Despite being a critical design activity most Hull Surface design tools treat the transformation process rather poorly. The transformation capability is available but the configuration process is often rather complex and there is rarely any opportunity to review the results before committing to the change.

In PolyCAD, the opportunity was take to really develop the capability of the hull transformation tools to see what could be achieved. This includes graphical configuration and a transformation stack similar to those available in the Rotation tool. This allows the sequence of derived designs to be compared with the original.

If an undesirable transformation results it is possible to go back to an earlier version and begin again with different changes. As well as simple geometric scaling, the transformation supports extension of the parallel middle body and the Lackenby, 1-Cp and McNaull methods.

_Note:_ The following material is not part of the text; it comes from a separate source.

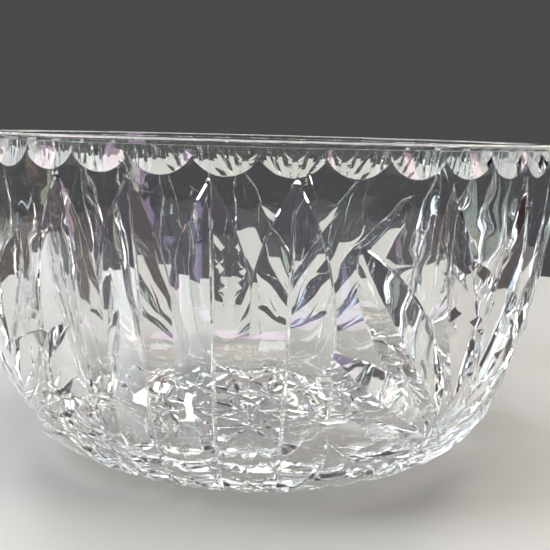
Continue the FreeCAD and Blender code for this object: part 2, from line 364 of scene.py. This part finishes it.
def spear_stations(column, extra=0.0):
    """Upright cut from its pointed top down and round the heel."""
    degrees = column_degrees(column)
    length = SPEAR_TOP - SPEAR_FOOT
    stations = [(degrees, SPEAR_TOP + CUTTER_PROUD, -CUTTER_SKIM)]
    for step in range(SPEAR_STEPS + 1):
        height = SPEAR_TOP - length * (step / SPEAR_STEPS) ** SPEAR_CROWDING
        stations.append((degrees, height, spear_depth(height) + extra))
    stations.append((degrees, SPEAR_FOOT / 2.0, -CUTTER_SKIM))
    return stations


def ridge_stations(column):
    """Fine line along the ridge between two spears, from their meeting point down."""
    degrees = column_degrees(column + 0.5)
    foot = SPEAR_FOOT + SPEAR_RUNOUT
    line_depth = SHOULDER_STEP + ROOT_LINE_DEPTH
    stations = [(degrees, RIDGE_TOP, -CUTTER_SKIM)]
    for step in range(RIDGE_STEPS + 1):
        height = RIDGE_TOP + (foot - RIDGE_TOP) * step / RIDGE_STEPS
        radius = OUTLINE.at_height(height)[0]
        half_pitch = radius * math.pi / COLUMNS
        ridge = spear_depth(height) - half_pitch * math.tan(math.radians(MITRE_SLOPE))
        stations.append((degrees, height, max(ridge, -CUTTER_SKIM) + line_depth))
    return stations


def leaf_stations(tip, middle, foot, full):
    """Curved cut from a leaf's tip through its middle to its foot, as (column, height)."""
    stations = []
    control = [2.0 * middle[axis] - 0.5 * (tip[axis] + foot[axis]) for axis in (0, 1)]
    for step in range(-1, LEAF_STEPS + 1):
        part = step / LEAF_STEPS
        weights = ((1.0 - part) ** 2, 2.0 * part * (1.0 - part), part * part)
        column = weights[0] * tip[0] + weights[1] * control[0] + weights[2] * foot[0]
        height = weights[0] * tip[1] + weights[1] * control[1] + weights[2] * foot[1]
        fade = 1.0 - LEAF_FADE * part ** 3
        depth = -LEAF_SKIM if step < 0 else wheel_depth(part, full) * fade
        stations.append((column_degrees(column), height, depth))
    return stations


def diamond_stations(height, tilt):
    """Slanting cut across the fan; two with opposite tilts leave diamonds between them."""
    stations = []
    for step in range(DIAMOND_STEPS + 1):
        side = -1.0 + 2.0 * step / DIAMOND_STEPS
        column = FAN_AXIS + side * DIAMOND_REACH
        level = height + tilt * side * DIAMOND_REACH * DIAMOND_PITCH
        depth = DIAMOND_DEPTH * (1.0 - side ** 4) - CUTTER_SKIM
        stations.append((column_degrees(column), level, depth))
    return stations


def mirrored(place):
    """The place (column, height) on the other side of the fan's axis."""
    return 2.0 * FAN_AXIS - place[0], place[1]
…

When the transformation is in operation both the Design Hydrostatics and Section Area Curve display comparisons between the original and currently selected derivative design. More detailed discussion of the Hull Design Transformation tools can be found here.

## X-Topology Hull Transformation

An extended version of the Hull Transformation Tools has been created for X-Topology. This exploits the topology of the definition and the Form Topology of the Hull itself. In addition to parametric changes is possible to interactively manipulate the Form Topology to deform the hull form. This approach itself may be seen as the application of the ideas expressed with IntelliHULL onto X-Topology, i.e. the ability to parametrically transform a hull surface completely defined as a geometry assembly. It is accepted that this approach is quite ambitions and few users may have attempted to use this capability. The background of process is documented in this paper [1].

# References

- Interactive Hull Form Transformations using Curve Network Deformation, M. Bole, COMPIT 2010, Gubbio, Italy, 12-14 April 2010.